Evaluation of scientific innovation, education, culture, employment, social insurance and health were also encouraged.

And in a draft government work report delivered to lawmakers for review on Wednesday, Premier Li said, "We will improve the system for evaluating officials' performance and get everyone involved in a common endeavor to accelerate transformation of the growth model, make structural adjustment and achieve sound development.

"This will steadily increase employment and personal incomes, improve the environment, and make China's economic and social development more efficient, equitable and sustainable."

The shift in focus has prompted changes.

In the southwestern province of Guizhou, poverty alleviation has replaced gross regional product as the main indicator in official assessment in 13 impoverished counties, in anticipation that the experiments could eventually be duplicated in other parts of the province.

In Nanjing, capital of the eastern province of Jiangsu, emphases are placed on employment and energy intensity. According to Xie Zhicheng, head of the Nanjing Economic and Information Technology Commission, the city has vowed to cut coal consumption by 3 percent this year.

Comparing the official evaluation system to an examination, Xiao Xingzhi, a professor with the Dongbei University of Finance and Economics, said the revamped system would play a guiding role in the work of local officials.

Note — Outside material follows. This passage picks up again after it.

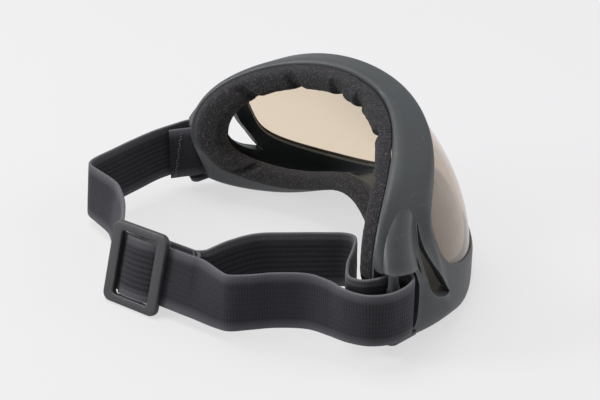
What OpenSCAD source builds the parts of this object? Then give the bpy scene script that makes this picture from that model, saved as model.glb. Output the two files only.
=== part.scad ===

"It's like a test. You raise the scores in sections linked to people's wellbeing and ecology, and officials will try harder there," Xiao said.

Zhang Wenxin agrees. "Local governments used to advertise that we want both the 'gold mountain' and the 'green mountain'," he said, referring to regional economic growth and ecological preservation.

"Now we say, the 'green mountain' is the 'gold mountain'."

To protect the environment, Xinbin has already shut down 42 heavily polluting enterprises, and has raised the environmental requirements that prospective business projects have to meet before approval.

"This will have some impact on investment in the county and our tax revenues, but after all we are now under less pressure on economic growth," Zhang said.